Question about Image Fileformats

afre · May 23, 2019, 7:46pm

Listen to @Claes. Also read Elle’s articles (see their updated dates because they may be out-of-date in relation to GIMP).

It isn’t just about rounding. When you make decisions such as scaling (arithmetic) and value remapping, you are changing the way values relate to one another and where they lie. This irreversibly alters the tone, colours and dynamic range, etc., and introduces abstractions and distortions of all sorts. That is why we have such a thing as scene-referred editing and display, which still sacrifices data integrity but strives to do so in a minimal way. Then we have demosaicing and white balancing, and the preceding steps. Of course, this discussion is way beyond the question of file formats.

Tobias · May 23, 2019, 7:53pm

Of course, this discussion is way beyond the question of file formats.

You are right, lets bring it back to the main topic. As an alternative to TIFF you could use EXR as file format. That is able to save 32 bit float and at least darktable and GIMP support that.

Morgan_Hardwood · May 23, 2019, 8:24pm

No, it’s a very practical issue when talking about a file format for preserving data, especially when data from that file will be further manipulated. Remember that human vision is more sensitive to changes in low light than in bright light, so more bits need to be assigned to dark values than to light values, but when you want to manipulate the data further, then what is now bright may become dark, so you need precision all along the dynamic range. If you want to capture and store a scene with minimal loss, where there are dark things and extremely bright things, that’s a problem when working on a linear 16-bit scale. That’s why log scales and floating-point formats such as OpenEXR (or flavors of TIFF) exist.

You’re increasing values whenever the tone curve goes above the linear diagonal. Which every practical tone curve does.

This conversation is about using an intermediate format that works for the human, and not the human working for the format.

Jossie · May 24, 2019, 7:09am

Here you are talking about the Weber-Fechner-law. The use of gamma-corrected data is one aspect of this (see Poynton 2012, page 316).

Sure, but you were talking about pushing values beyond the white point. This only happens if the tone curve is above 1.

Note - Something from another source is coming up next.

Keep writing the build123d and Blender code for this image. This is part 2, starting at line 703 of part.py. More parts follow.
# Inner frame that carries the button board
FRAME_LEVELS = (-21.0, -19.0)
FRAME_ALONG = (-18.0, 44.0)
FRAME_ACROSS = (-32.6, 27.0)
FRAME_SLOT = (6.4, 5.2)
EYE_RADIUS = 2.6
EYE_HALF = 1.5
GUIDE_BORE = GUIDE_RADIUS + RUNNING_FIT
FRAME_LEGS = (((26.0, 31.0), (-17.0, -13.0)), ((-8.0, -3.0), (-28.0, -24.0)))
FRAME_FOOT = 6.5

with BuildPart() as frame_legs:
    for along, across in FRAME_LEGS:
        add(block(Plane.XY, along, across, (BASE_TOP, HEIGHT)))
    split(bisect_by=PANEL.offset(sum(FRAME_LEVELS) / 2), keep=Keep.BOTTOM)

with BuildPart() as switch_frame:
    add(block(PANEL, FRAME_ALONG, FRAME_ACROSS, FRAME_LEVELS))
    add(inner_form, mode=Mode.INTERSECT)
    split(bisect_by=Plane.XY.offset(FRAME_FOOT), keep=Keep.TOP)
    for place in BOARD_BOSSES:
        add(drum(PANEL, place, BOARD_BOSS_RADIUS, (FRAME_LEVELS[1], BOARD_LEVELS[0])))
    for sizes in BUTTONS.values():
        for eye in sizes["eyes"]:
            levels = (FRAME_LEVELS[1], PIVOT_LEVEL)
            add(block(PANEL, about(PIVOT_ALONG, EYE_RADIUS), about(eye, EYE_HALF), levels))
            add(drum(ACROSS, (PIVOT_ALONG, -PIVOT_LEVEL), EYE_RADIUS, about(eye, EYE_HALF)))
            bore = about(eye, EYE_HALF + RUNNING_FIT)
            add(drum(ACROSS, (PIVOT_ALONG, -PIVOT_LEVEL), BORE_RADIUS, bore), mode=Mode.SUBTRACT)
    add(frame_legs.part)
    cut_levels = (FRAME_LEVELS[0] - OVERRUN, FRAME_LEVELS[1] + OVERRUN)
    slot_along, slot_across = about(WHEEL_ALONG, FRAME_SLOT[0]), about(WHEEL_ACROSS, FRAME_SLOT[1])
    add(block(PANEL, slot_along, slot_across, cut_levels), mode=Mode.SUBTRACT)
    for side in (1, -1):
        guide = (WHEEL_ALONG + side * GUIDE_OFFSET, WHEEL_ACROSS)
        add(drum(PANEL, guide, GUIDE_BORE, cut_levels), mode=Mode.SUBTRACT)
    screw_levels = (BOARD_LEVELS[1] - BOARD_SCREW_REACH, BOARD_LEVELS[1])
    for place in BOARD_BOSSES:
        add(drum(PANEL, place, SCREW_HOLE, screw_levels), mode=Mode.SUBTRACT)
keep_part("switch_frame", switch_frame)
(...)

I would say that the claimed “data losses” are part of the topic.

How could this happen? De-mosaicing in its first instance is an interpolation and as such will not push data values far out – except if you include hot / cold pixels in the interpolation process, which should not happen if they are mapped during the dark subtraction.

Yes, you are absolutely correct. But this is what we call image processing. It is not necessarily leading to a loss of information. That is all I wanted to point out. If it is not reversible has to be discussed for each operation. One operation, that definitely is not exactly reversible is the gamma-correction, because at the bright end it gives the same output values for different input values. The question I see remaining is what one understands on “data integrity”? E.g. demosaicing should not through pixel values far outside the input data range.

Hermann-Josef

Thomas_Do · May 24, 2019, 9:46am

I find this discussion here very interesting and have learned a few new things .

But I also have the feeling that we are getting lost in the details. The maximum information a camera gives us is contained in the RAW file. This should always be archived so that if necessary, one can go back to the complete information it contains. Already with demosaicing, a considerable part of the original information is lost. Therefore, in my opinion, image processing should at best be done with a RAW editor and a non-destructive workflow as far as possible without changing the file format. Only when it is absolutely necessary to change the format, e.g. to continue working with another image editor, a format change should be done. Also, one should always keep working directly from the original data to the desired result. If one later wants to follow another line, in my opinion, one should start again with the original RAW data. An intermediate storage format as a basis for different edits, doesn’t make a lot of sense in my view.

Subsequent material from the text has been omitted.